I liked this film - not as good as the first one, but then sequels rarely are. More gore than the first one, but less chilling. A good show if you like this type of horror / zombie thing.

The film actually started quite good with massive military presence and a cool scenery. As soon as the story kicks in, it just sucks. Once more we get to witness the terribly touching escape of a family... or a random group of people ... some teenagers ... lost soldiers. WHATEVER! Why do all these movies have to be so small scale? Why not show how the virus spreads, how the military is trying to fight it. All we get to see are stupid children that run off the green zone the day after their arrival to get a PHOTOGRAPH OF THEIR MOTHER(!!!!!!!!!!!). Heck we've got digital cameras and all that stuff and they risk their lives to get a crappy picture. Not to mention the horribly dumb father that has nothing to do than kiss his wife that rather resembles a zombie than a human being. Not to mention how easy it is for Mr. All Access to get to her... I mean, everything on this damn island was guarded by legions of soldiers. This woman that could rescue the whole world now, is left alone. No medical supervision, nothing to drink or eat. I am tired of movies in which everything is done wrong.

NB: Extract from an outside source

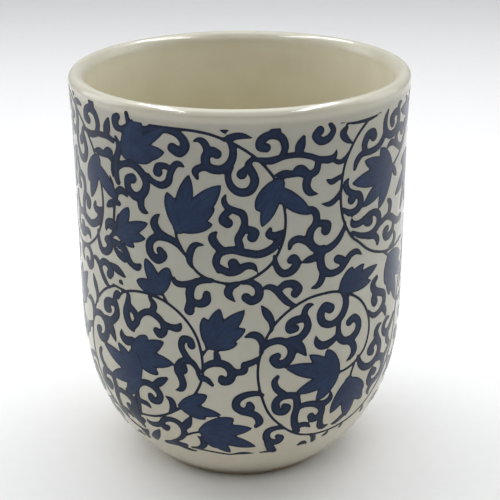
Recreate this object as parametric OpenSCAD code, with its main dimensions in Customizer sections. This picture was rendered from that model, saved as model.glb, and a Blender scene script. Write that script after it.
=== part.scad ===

The first 28 days later i enjoyed, but as for the 2nd one i was really really dissapointed. It was shocking, definantly not worth paying to go and see at the cinema as you really need to be in your comfy armchair so that you can fall asleep!!! Shocking

I don't like horror films, and only watched this because I sat down in the wrong screen! But it's a reasonable tale, and nicely shot in London. It's atmospheric rather than a shocker. Sometimes the story doesn't completely hang together, but I enjoyed myself nontheless.